# bit of advice please : )



## catherine238 (Mar 13, 2011)

hi all my name is Catherine I'm a newbee to all this so here it goes!!
my DP and i  have been together for 2 and half years. living in northern ireland. 
we both knew from the start we both wanted kids. so 6 months ago we went to GP about the NHS route to getting pregnant.
He was honest that he did not have a clue about fertility help on NHS for lesbians ( i know  ...) he refereed us to the fertility clinic in our local hospital. Just the other day i received a letter for an appointment. Of course i want all to go well so was wondering if anyone could help with what criteria we need to meet and basically what to expect??
The next option is clinic for iui but trying this route first.
my main concern is that we were to buy a house this year together but deposit prices are high so we moved home to save for that other half and this might hinder our chances as well as everything else that could go wrong lol

any help would be grateful

reading all these personal stories is really inspiring and gives great hope!!

Catherine xx


----------



## BobbyS (Sep 23, 2010)

Hi Catherine

Firstly welcome to the site   and good luck with your journey! 

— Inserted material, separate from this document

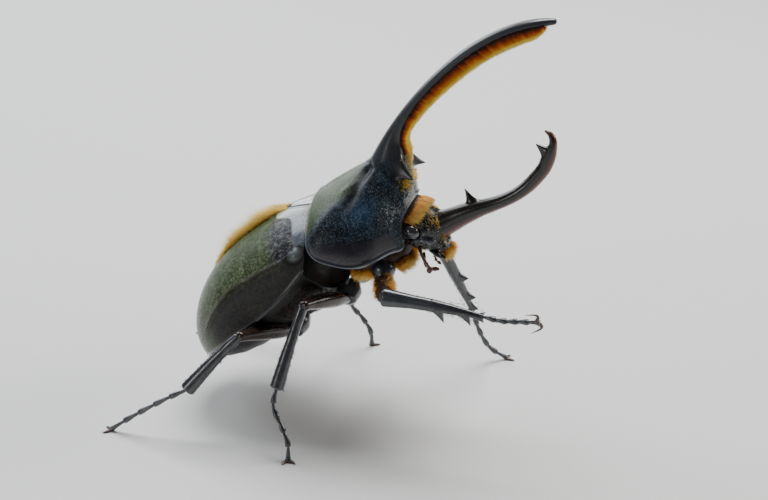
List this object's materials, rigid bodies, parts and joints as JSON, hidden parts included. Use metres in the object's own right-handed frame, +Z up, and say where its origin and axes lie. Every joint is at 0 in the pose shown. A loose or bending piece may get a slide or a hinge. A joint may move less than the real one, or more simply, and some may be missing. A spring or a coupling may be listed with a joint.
{
  "type": "beetle model",
  "caption": "Life-size male hercules beetle in a raised stance, its long upper horn lined with golden bristles over a curved lower horn, standing on its feet.",
  "frame": {"origin": "on the floor, at the middle of the underside of the beetle's bounding box", "axes": "+X is the way the beetle faces, +Y is its left side, +Z is up"},
  "size_m": [0.1106, 0.0738, 0.1065],
  "materials": {
    "black_chitin": "satin black",
    "olive_wing_case": "satin, mottled olive and black",
    "dark_brown_chitin": "satin dark brown",
    "reddish_mouthparts": "satin red brown",
    "golden_bristle": "matt golden bristles",
    "eye": "polished"
  },
  "bodies": {
    "root": {"abdomen": "dark_brown_chitin", "antenna_left": "reddish_mouthparts", "antenna_right": "reddish_mouthparts", "cephalic_horn_base": "black_chitin", "cephalic_horn_tip": "black_chitin", "coxa_front_left": "black_chitin", "coxa_front_right": "black_chitin", "coxa_hind_left": "black_chitin", "coxa_hind_right": "black_chitin", "coxa_middle_left": "black_chitin", "coxa_middle_right": "black_chitin", "elytron_left": "olive_wing_case", "elytron_right": "olive_wing_case", "eye_left": "eye", "eye_right": "eye", "femur_front_left": "dark_brown_chitin", "femur_front_right": "dark_brown_chitin", "femur_hind_left": "dark_brown_chitin", "femur_hind_right": "dark_brown_chitin", "femur_middle_left": "dark_brown_chitin", "femur_middle_right": "dark_brown_chitin", "head": "black_chitin", "mandible_left": "black_chitin", "mandible_right": "black_chitin", "mesothorax": "black_chitin", "metathorax": "black_chitin", "mouth_brush": "golden_bristle", "neck": "golden_bristle", "palp_left": "reddish_mouthparts", "palp_right": "reddish_mouthparts", "pronotum": "black_chitin", "prosternum": "golden_bristle", "pygidium": "black_chitin", "scutellum": "black_chitin", "tarsus_front_left": "black_chitin", "tarsus_front_right": "black_chitin", "tarsus_hind_left": "black_chitin", "tarsus_hind_right": "black_chitin", "tarsus_middle_left": "black_chitin", "tarsus_middle_right": "black_chitin", "thoracic_horn_base": "black_chitin", "thoracic_horn_middle": "black_chitin", "thoracic_horn_tip": "black_chitin", "tibia_front_left": "black_chitin", "tibia_front_right": "black_chitin", "tibia_hind_left": "black_chitin", "tibia_hind_right": "black_chitin", "tibia_middle_left": "black_chitin", "tibia_middle_right": "black_chitin"}
  },
  "joints": []
}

I was referred to a NHS fertility clinic and got some basic tests done on the first appointment - a scan and a couple of blood tests (FSH and Estrogen?). When I had a follow-up appt with the consultant, he said that they didn't offer funding for any treatment involving donor sperm so that basically ruled everything out for us - IUI/IVF. 

Every PCT is different though (which is why everything is a postcode lottery) so wishing you lots of luck for your appointment  

Bobbyx


----------



## Strawbs78 (Jun 3, 2008)

Hi Catherine

Im the same as Bobby..  We were referred to NHS but told there was no funding avail to anyone needing donor sperm.. I have heard some noises around that that has changed but I cant say for sure..

good luck!

Jules


----------



## catherine238 (Mar 13, 2011)

Thank you so much bobby and jules. I will keep this post updated at every opportunity 
Catherine x


----------



## snagglepat (Sep 13, 2004)

We got excellent support from our local NHS fertility clinics both time - in two different PCTs (Birmingham and Shropshire) - but only to deal with my own fertility problems. It seemed, for us at least, that as I had a diagnosed fertility issue (PCOS) I was entitled to help to get that under control, but we wouldn't have been any better off than a lesbian couple with no fertility issues if we'd needed them to source sperm for us. As it was we had our own known donor and we inseminated at home once we knew I was ovulating thanks to the treatment I got on the NHS. So there are two things here, one is your own fertility which they'll check and treat, to a degree, if needed and the other is the provision of sperm, which I don't think anyone gets for free (at least not through a clinic - we never paid a penny but going the known donor route is a whole other ball game).

Good luck, and do keep us posted. 

Gina. x


----------



## Jen xx (Mar 14, 2011)

sorry im no help to this but wanna wish u all best of luck..its such an emotional time and can only   that each and every woman on here gets their BFP

Jenna xx


----------



## catherine238 (Mar 13, 2011)

Thank you all for your support I feel a bit more clues up   
Catherine xx


----------